If i do the same on the MBP I see something like 400Kb/sec throughput.

Something in the 10.5.6 upgrade screwed my iMac.

This is really driving me crazy. Maybe I should take it into the Apple store and see if the Genius guys can make it go?


-bill

PS. One difference between the two: The MBP started out as Leopard when it was purchased and I subsequently wiped it between jobs so that I could certify to my client that I had cleaned it. The iMac started out with I think Panther (maybe Tiger) and has been upgraded numerous times to get to 10.5.6. Other than the upgrade to 10.5.6 and the other Apple upgrades that I did that day, nothing else

Mar 4, 2009 6:04 PM in response to Neville Hillyer

The issue is it's not the iMac that is sluggish, things that run locally are just fine. The issue is that internet access is painfully slow.

Another thing that I mentioned earlier. If I turn the Airport off and then back on, things are ok for a while and then it goes to **** again. Almost to the point that it seems like I have some kind of memory leak or resource restriction that is reset by the Airport being reset.

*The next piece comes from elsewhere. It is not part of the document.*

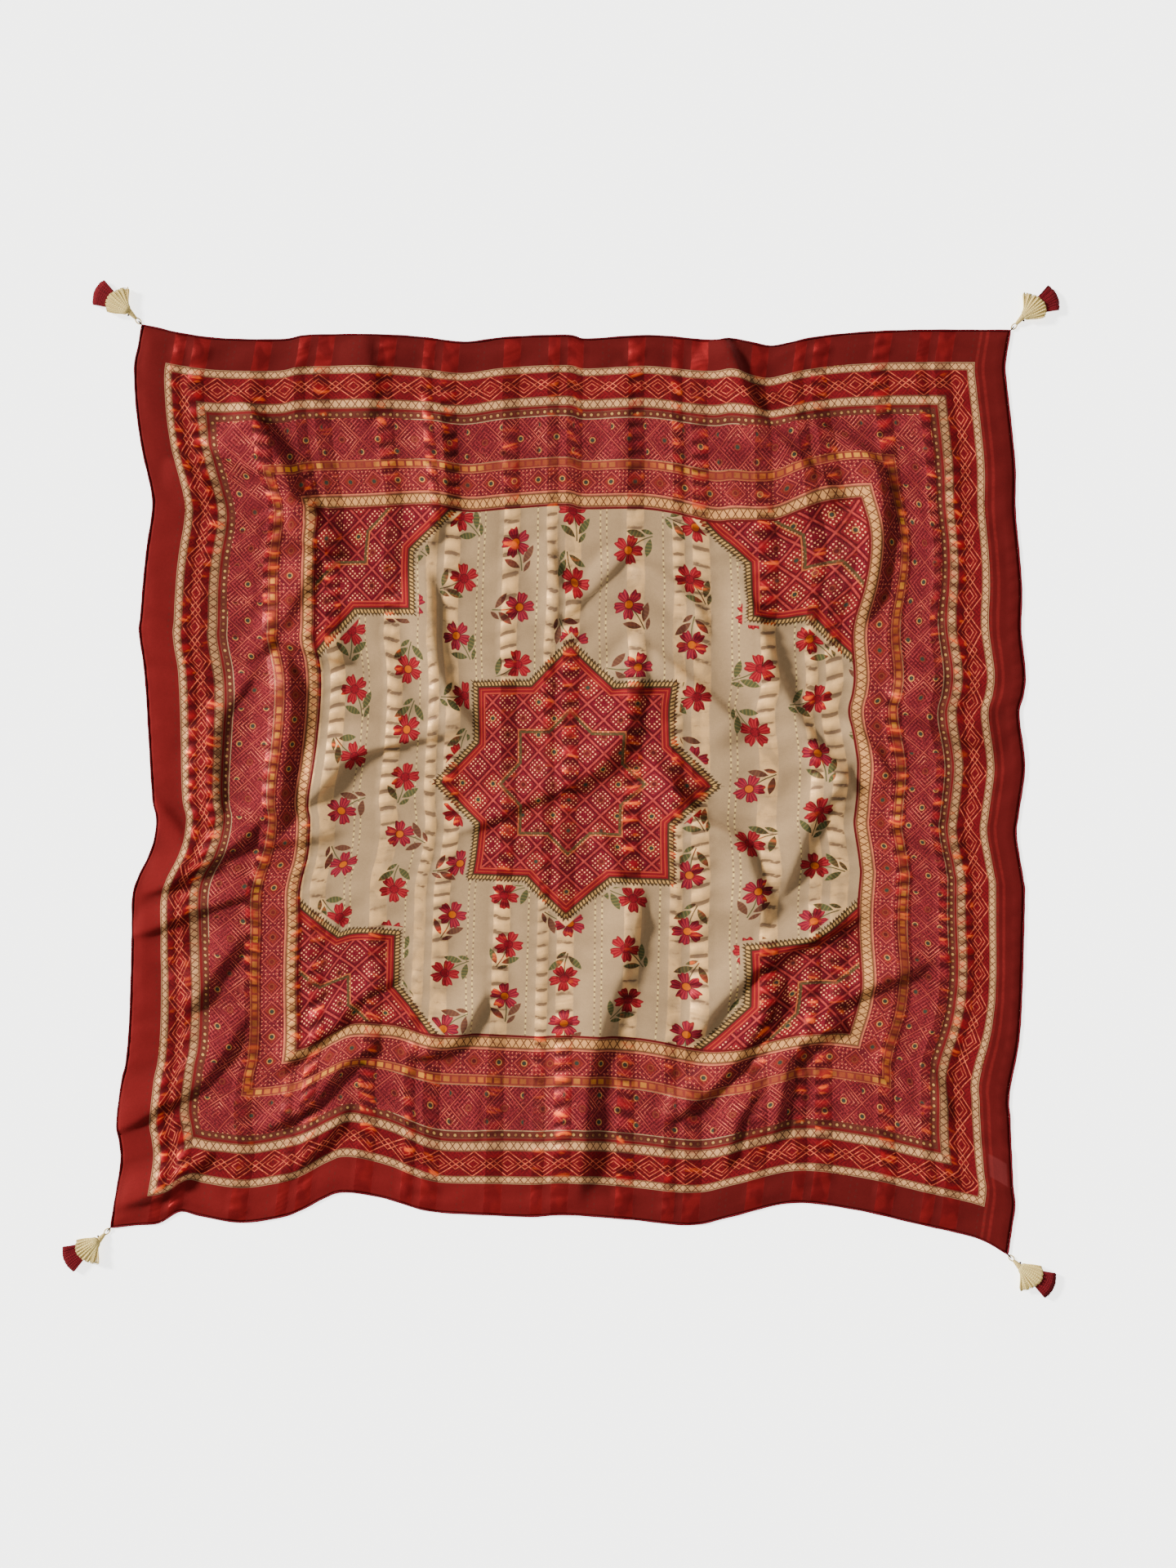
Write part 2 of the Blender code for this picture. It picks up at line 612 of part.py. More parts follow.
def make_cream_tuft(name, layout):
    """The head and the cream locks that fall over, under and beside the red tuft."""
    bm = bmesh.new()
    last = len(CREAM_ENDS) - 1
    cells = head_block(bm, layout, CREAM_HEAD, last + 1, 3)
    locks = [(0, column, CREAM_UNDER) for column in range(last + 1)]
    locks += [(2, column, CREAM_OVER) for column in range(last + 1)]
    locks += [(1, 0, CREAM_BESIDE), (1, last, CREAM_BESIDE)]
    for row, column, (bend_z, end_z) in locks:
        a, b, width = CREAM_ENDS[column]
        if row == 1:
            a += CREAM_BESIDE_SHIFT[0]
            b += CREAM_BESIDE_SHIFT[1] * (1 if column else -1)
        root = cell_place(layout, cells[column, row])
        end = (a, b, end_z)
        bend = part_way(root, end, CREAM_BEND, bend_z)
        late = part_way(root, end, CREAM_LATE, (bend_z + end_z) / 2)
        widths = [0] + [share * width for share in CREAM_WIDENING]
        thick = (0, CREAM_THICKNESS, CREAM_THICKNESS, CREAM_THICKNESS)
        grow_lock(bm, layout, cells[column, row], (root, bend, late, end), widths, thick)
    return object_from_bmesh(name + "_cream_tuft", bm, "cream_thread")


def make_red_tuft(name, layout):
    """The red tuft that fans out of the cream one."""
    bm = bmesh.new()
    pitch = 2 * RED_HALF_WIDTH / RED_COLUMNS
    widths = [0] + [share * pitch for share in RED_WIDENING]
    thick = (0, RED_THICKNESS, RED_THICKNESS)
    cells = head_block(bm, layout, RED_HEAD, RED_COLUMNS, len(RED_LAYERS))
    for (column, row), face in cells.items():
        b = pitch * (column + 0.5) - RED_HALF_WIDTH
        bend_z, end_z = RED_LAYERS[row]
        end = (RED_REACH - RED_CURVE * (b - RED_LEAD) ** 2, b, end_z)
        root = cell_place(layout, face)
        bend = part_way(root, end, RED_BEND, bend_z)
        grow_lock(bm, layout, face, (root, bend, end), widths, thick)
    return object_from_bmesh(name + "_red_tuft", bm, "red_thread")


def make_tassel(name, corner, head, side_x, side_y):
    layout = Layout(corner, head, side_x, side_y)
    node = "tassel_" + name
    make_cord(node, layout)
    make_eye(node, layout)
    make_neck(node, layout)
    make_knot(node, layout)
    make_cream_tuft(node, layout)
    make_red_tuft(node, layout)


def main():
    clear_scene()
    make_cloth()
    make_label()
    for row in TASSELS:
        make_tassel(*row)


main()
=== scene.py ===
"""The looks of a square scarf with a tassel at each corner, laid flat on a pale floor.

Metres, in the frame of the solids: +X right, +Y up in the picture, +Z off the floor. The cut cloth is
described by its flat coordinates u and v, in millimetres from its middle.
"""

import math
import random

import bpy
import numpy as np
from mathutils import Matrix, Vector


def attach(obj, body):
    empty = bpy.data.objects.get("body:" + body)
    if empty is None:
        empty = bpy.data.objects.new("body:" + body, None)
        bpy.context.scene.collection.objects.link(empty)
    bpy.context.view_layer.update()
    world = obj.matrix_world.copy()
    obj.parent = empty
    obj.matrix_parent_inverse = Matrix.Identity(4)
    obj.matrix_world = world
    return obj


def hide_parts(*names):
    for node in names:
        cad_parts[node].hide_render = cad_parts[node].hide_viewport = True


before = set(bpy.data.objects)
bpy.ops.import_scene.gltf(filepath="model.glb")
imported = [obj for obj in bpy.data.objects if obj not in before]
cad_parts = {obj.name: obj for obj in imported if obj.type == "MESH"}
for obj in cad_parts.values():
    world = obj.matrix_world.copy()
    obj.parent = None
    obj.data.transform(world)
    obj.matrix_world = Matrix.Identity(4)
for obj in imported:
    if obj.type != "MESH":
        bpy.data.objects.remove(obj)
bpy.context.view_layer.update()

MM = 0.001

# The picture: a camera that looks straight down on the laid scarf
VIEW_HEIGHT = 4.0
VIEW_MIDDLE = (0.0292, 0.0035)
VIEW_TALL = 1.6992
SENSOR = 36.0

# The cut square
SIDE = 1000.0
HALF = SIDE / 2

# How each edge of the square lies on the floor, in millimetres, from one corner to the next
# Columns: x, y
EDGE_TOP = (
    (-454, 501), (-435, 497), (-413, 492), (-369, 486), (-303, 485), (-280, 489), (-258, 490),
    (-192, 490), (-148, 487), (-104, 482), (-59, 487), (7, 489), (29, 485), (96, 489), (162, 484),
    (184, 486), (206, 482), (228, 478), (250, 482), (273, 487), (317, 492), (383, 495), (487, 495),
)
EDGE_BOTTOM = (
    (-488, -477), (-458, -474), (-435, -472), (-413, -460), (-391, -465), (-347, -474), (-303, -470),
    (-280, -462), (-258, -450), (-236, -442), (-192, -446), (-148, -457), (-104, -461), (-37, -465),
    (7, -463), (74, -468), (140, -474), (184, -465), (250, -450), (317, -457), (383, -472),
    (450, -488), (484, -506),
)
EDGE_LEFT = (
    (-488, -477), (-484, -452), (-477, -408), (-478, -386), (-481, -364), (-476, -320), (-471, -297),
    (-467, -253), (-463, -165), (-462, -120), (-456, -98), (-445, -76), (-438, -54), (-436, -32),
    (-441, -10), (-447, 57), (-453, 123), (-459, 167), (-457, 189), (-450, 256), (-444, 300),
    (-445, 322), (-454, 366), (-460, 411), (-462, 455), (-458, 477), (-454, 501),
)
EDGE_RIGHT = (
    (484, -506), (489, -474), (492, -452), (490, -430), (488, -364), (486, -342), (488, -320),
    (495, -275), (498, -209), (501, -120), (499, -98), (492, -54), (494, -32), (501, 12), (501, 35),
    (496, 79), (501, 101), (503, 123), (499, 167), (500, 211), (496, 256), (492, 300), (492, 344),
    (488, 389), (483, 433), (481, 455), (484, 477), (487, 495),
)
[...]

Mar 5, 2009 8:38 PM in response to Neville Hillyer

Neville

I looked at the linked list and nothing there was really relevant other than clearing the DNS cache, but that didn't seem to work. (I'm a cable customer, I can't use a wire since it's in another room)

(and yes, I did change over to OpenDNS and that didn't seem to make any difference)

what's confusing is that everything was working good, I upgraded to 10.5.6 and then everything went down hill, FAST.

Mar 6, 2009 2:46 AM in response to unclemiltie

Have you unchecked fraudulent sites? This alone causes my browsers (especially Firefox 3 and Safari) to run very slowly. Perhaps try Camino.

I run long UTP (ethernet) cables under my floor and only expect visitors with laptops to use wireless. In the UK wireless is often slower than ADSL especially if the signal is weak.

During the past year web adverts have increased and many respond slowly. Depending upon the sites you access this can be the limiting factor which is why I block most with a hosts file.

Try manually running the 10.5.6 update again - many reported less than satisfactory updates the first time.